Natal tem apenas uma area de 21:000 milhas quadradas, area menor que só a dos prazos Gorongosa, Cheringoma o Chupanga. A provincia de Moçambique é portugueza ha quasi quatro seculos; comquanto Natal tenha sido recommendado ao governo inglez pelo Lieut. Farewell em 1823, como um posto que devia ser occupado, póde-se dizer que é só desde 1843 que a colonia de Natal foi formalmente declarada colonia ingleza.

Natal está dividida em quatorze condados e divisions com varias auctoridades distinctas para brancos e para pretos (porque em parte alguma, a não ser nas nossas colonias, são os pretos julgados pelo mesmo processo que são julgados os brancos, e punidos igualmente); até ha pouco havia para toda a região ao sul do Zambeze, que é de esperar virá a constituir o districto de Manica, e ainda para os prazos Luabo e Melambe, só o commando militar de Senna.

Natal tem cerca de 40:000 brancos, em parte introduzidos pelos auxilios que têem sido dados á emigração; na provincia de Moçambique, que contém em quasi todos os seus districtos areas proprias para a colonisação branca, mais extensas que a de toda a colonia do Natal, contando mesmo com os empregados das tres grandes casas commerciaes estrangeiras, não haverá de certo, alem dos empregados do governo, 200 pessoas brancas.

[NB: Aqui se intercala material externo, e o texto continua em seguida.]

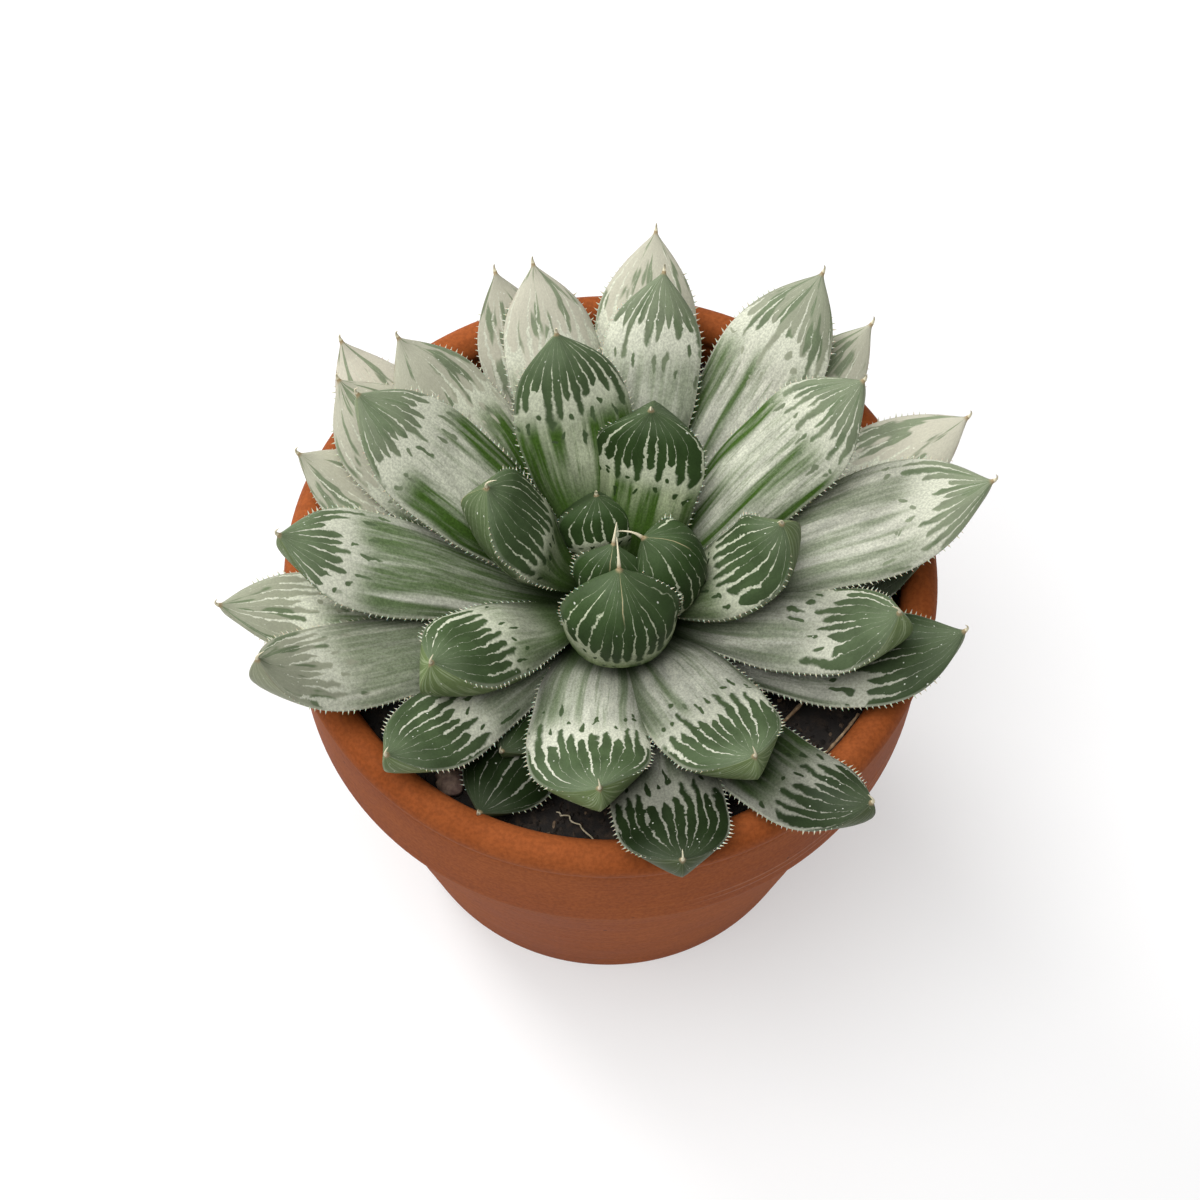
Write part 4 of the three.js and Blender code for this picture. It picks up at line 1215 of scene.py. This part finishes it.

Portugal recebe os mais urgentes pedidos de todas as colonias, deseja, quanto possivel, satisfazer a elles, sangra-se e arruina-se com esse fim, e manda-lhes annualmente sommas, que repartidas por todas ellas ficam por tal modo diluidas que só servem para as continuar a fazer vegetar no estado que todos bem conhecem. Os grandes sacrificios da metropole são perdidos, e continúa de anno para anno, por exemplo, a sua mais populosa e mais importante cidade africana, debaixo de um sol abrazador, a soffrer os horrores da sêde.